**Dataset section**
------------------------------------------------
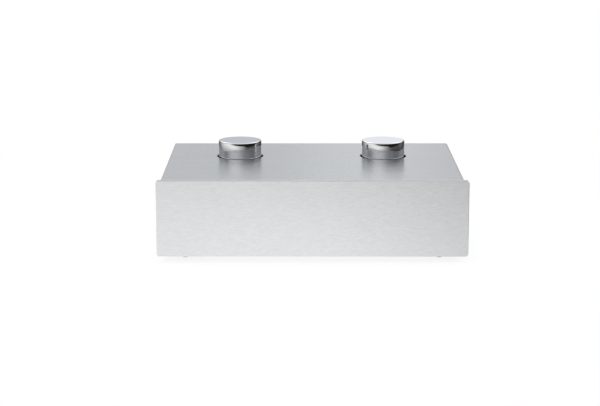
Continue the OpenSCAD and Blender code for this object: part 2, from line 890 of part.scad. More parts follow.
// Four contacts, each a tube for the plug's pin with a leg bent down to the board
module socket_contacts() {
    in_frame() color("goldenrod") at_sockets() {
        difference() {
            bar_y(0, 0, socket_start_y, contact_end_y, contact_r);
            bar_y(0, 0, contact_end_y - contact_bore_l, contact_end_y + overrun, pin_hole_r);
        }
        bar_y(0, 0, socket_start_y - contact_leg_offset, socket_start_y + overrun, contact_leg_w / 2,
              $fn = small_fn);
        contact_leg(0);
    }
}

module socket_washers() {
    in_frame() color("black") at_sockets()
        tube_y(0, 0, rear_outer_y, rear_outer_y + socket_washer_t, socket_washer_r,
               socket_thread_r + thread_gap);
}

module socket_nuts() {
    in_frame() color("gold") at_sockets()
        hex_nut_y(0, 0, rear_outer_y + socket_washer_t, socket_nut_t, socket_nut_af,
                  socket_thread_r + thread_gap);
}

// Balanced sockets

// Flange and tube of one balanced socket, open at the back
module balanced_housing(side) {
    in_frame() color("silver") difference() {
        translate([side * balanced_x, 0, balanced_z]) difference() {
            union() {
                slab(rear_outer_y, rear_outer_y + balanced_flange_t)
                    rounded_rect(balanced_flange_w, balanced_flange_h, balanced_corner_r);
                bar_y(0, 0, rear_outer_y, balanced_mouth_y, balanced_collar_r);
                bar_y(0, 0, balanced_body_y, rear_outer_y + overrun, balanced_body_r);
            }
            bar_y(0, 0, balanced_body_y - overrun, balanced_mouth_y + overrun, cavity_r);
        }
        at_balanced_screws(side) {
            translate([0, 0, -balanced_screw_l])
                cylinder(r = screw_r + hole_gap, h = balanced_screw_l + overrun);
            translate([0, 0, -balanced_screw_head_h - hole_gap]) balanced_screw_head(hole_gap);
        }
    }
}

module balanced_housing_left() { balanced_housing(left); }
module balanced_housing_right() { balanced_housing(right); }

// Where each of one balanced socket's three pins lies, and how far forward its leg stands
function balanced_pin_x(side, a) = side * balanced_x + balanced_pin_circle_r * cos(a);
function balanced_pin_z(a) = balanced_z + balanced_pin_circle_r * sin(a);
function balanced_leg_y(a) = balanced_body_y - balanced_tail_l - (a < 0 ? 0 : balanced_tail_step);

// Places what it is given on the axis of each of one balanced socket's three pins
module at_balanced_pins(side) {
    for (a = balanced_pin_angles) translate([balanced_pin_x(side, a), 0, balanced_pin_z(a)]) children();
}

// Two moulded discs that hold the pins
module balanced_inserts() {
    in_frame() color("black") for (side = sides) difference() {
        bar_y(side * balanced_x, balanced_z, insert_y, cavity_y, cavity_r - insert_gap);
        at_balanced_pins(side)
            bar_y(0, 0, insert_y - overrun, cavity_y + overrun, balanced_pin_r + thread_gap, $fn = small_fn);
    }
}

// The legs of one balanced socket's pins down to the board, grown on each side by a gap
module balanced_tails(side, gap) {
    w = balanced_tail_w + 2 * gap;
    bottom = board_z - lead_below;
    for (a = balanced_pin_angles)
        translate([balanced_pin_x(side, a), balanced_leg_y(a), (balanced_pin_z(a) + bottom) / 2])
            cube([w, w, balanced_pin_z(a) - bottom], center = true);
}

// Six pins, each with a thinner tail that turns down to the board
module balanced_pins() {
    pin_l = balanced_mouth_y - balanced_pin_short - insert_y;
    in_frame() color("goldenrod") for (side = sides) {
        at_balanced_pins(side) turned_y(0, 0, insert_y, $fn = small_fn) polygon([
            [0, 0],
            [balanced_pin_r, 0],
            [balanced_pin_r, pin_l - balanced_pin_tip],
            [balanced_pin_r - balanced_pin_tip, pin_l],
            [0, pin_l]
        ]);
        for (a = balanced_pin_angles)
            bar_y(balanced_pin_x(side, a), balanced_pin_z(a), balanced_leg_y(a), insert_y + overrun,
                  balanced_tail_w / 2, $fn = small_fn);
        balanced_tails(side, 0);
    }
}

// The countersunk head of a balanced socket's screw, grown all round by a gap
module balanced_screw_head(gap) {
    cylinder(r1 = screw_r + gap, r2 = balanced_screw_head_r + gap, h = balanced_screw_head_h + gap);
}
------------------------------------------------
**Problem to solve**
The lines above should be duplicated exactly.

**Problem solution**
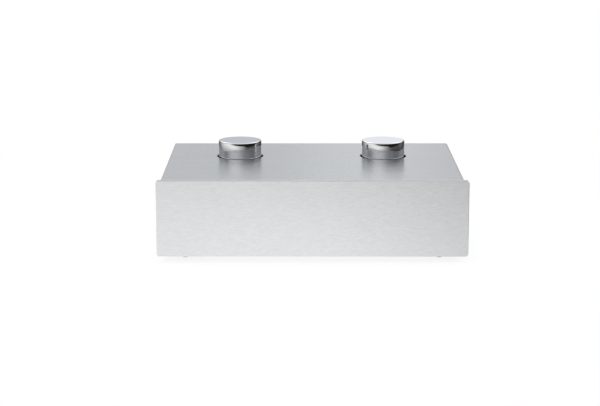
Continue the OpenSCAD and Blender code for this object: part 2, from line 890 of part.scad. More parts follow.
// Four contacts, each a tube for the plug's pin with a leg bent down to the board
module socket_contacts() {
    in_frame() color("goldenrod") at_sockets() {
        difference() {
            bar_y(0, 0, socket_start_y, contact_end_y, contact_r);
            bar_y(0, 0, contact_end_y - contact_bore_l, contact_end_y + overrun, pin_hole_r);
        }
        bar_y(0, 0, socket_start_y - contact_leg_offset, socket_start_y + overrun, contact_leg_w / 2,
              $fn = small_fn);
        contact_leg(0);
    }
}

module socket_washers() {
    in_frame() color("black") at_sockets()
        tube_y(0, 0, rear_outer_y, rear_outer_y + socket_washer_t, socket_washer_r,
               socket_thread_r + thread_gap);
}

module socket_nuts() {
    in_frame() color("gold") at_sockets()
        hex_nut_y(0, 0, rear_outer_y + socket_washer_t, socket_nut_t, socket_nut_af,
                  socket_thread_r + thread_gap);
}

// Balanced sockets

// Flange and tube of one balanced socket, open at the back
module balanced_housing(side) {
    in_frame() color("silver") difference() {
        translate([side * balanced_x, 0, balanced_z]) difference() {
            union() {
                slab(rear_outer_y, rear_outer_y + balanced_flange_t)
                    rounded_rect(balanced_flange_w, balanced_flange_h, balanced_corner_r);
                bar_y(0, 0, rear_outer_y, balanced_mouth_y, balanced_collar_r);
                bar_y(0, 0, balanced_body_y, rear_outer_y + overrun, balanced_body_r);
            }
            bar_y(0, 0, balanced_body_y - overrun, balanced_mouth_y + overrun, cavity_r);
        }
        at_balanced_screws(side) {
            translate([0, 0, -balanced_screw_l])
                cylinder(r = screw_r + hole_gap, h = balanced_screw_l + overrun);
            translate([0, 0, -balanced_screw_head_h - hole_gap]) balanced_screw_head(hole_gap);
        }
    }
}

module balanced_housing_left() { balanced_housing(left); }
module balanced_housing_right() { balanced_housing(right); }

// Where each of one balanced socket's three pins lies, and how far forward its leg stands
function balanced_pin_x(side, a) = side * balanced_x + balanced_pin_circle_r * cos(a);
function balanced_pin_z(a) = balanced_z + balanced_pin_circle_r * sin(a);
function balanced_leg_y(a) = balanced_body_y - balanced_tail_l - (a < 0 ? 0 : balanced_tail_step);

// Places what it is given on the axis of each of one balanced socket's three pins
module at_balanced_pins(side) {
    for (a = balanced_pin_angles) translate([balanced_pin_x(side, a), 0, balanced_pin_z(a)]) children();
}

// Two moulded discs that hold the pins
module balanced_inserts() {
    in_frame() color("black") for (side = sides) difference() {
        bar_y(side * balanced_x, balanced_z, insert_y, cavity_y, cavity_r - insert_gap);
        at_balanced_pins(side)
            bar_y(0, 0, insert_y - overrun, cavity_y + overrun, balanced_pin_r + thread_gap, $fn = small_fn);
    }
}

// The legs of one balanced socket's pins down to the board, grown on each side by a gap
module balanced_tails(side, gap) {
    w = balanced_tail_w + 2 * gap;
    bottom = board_z - lead_below;
    for (a = balanced_pin_angles)
        translate([balanced_pin_x(side, a), balanced_leg_y(a), (balanced_pin_z(a) + bottom) / 2])
            cube([w, w, balanced_pin_z(a) - bottom], center = true);
}

// Six pins, each with a thinner tail that turns down to the board
module balanced_pins() {
    pin_l = balanced_mouth_y - balanced_pin_short - insert_y;
    in_frame() color("goldenrod") for (side = sides) {
        at_balanced_pins(side) turned_y(0, 0, insert_y, $fn = small_fn) polygon([
            [0, 0],
            [balanced_pin_r, 0],
            [balanced_pin_r, pin_l - balanced_pin_tip],
            [balanced_pin_r - balanced_pin_tip, pin_l],
            [0, pin_l]
        ]);
        for (a = balanced_pin_angles)
            bar_y(balanced_pin_x(side, a), balanced_pin_z(a), balanced_leg_y(a), insert_y + overrun,
                  balanced_tail_w / 2, $fn = small_fn);
        balanced_tails(side, 0);
    }
}

// The countersunk head of a balanced socket's screw, grown all round by a gap
module balanced_screw_head(gap) {
    cylinder(r1 = screw_r + gap, r2 = balanced_screw_head_r + gap, h = balanced_screw_head_h + gap);
}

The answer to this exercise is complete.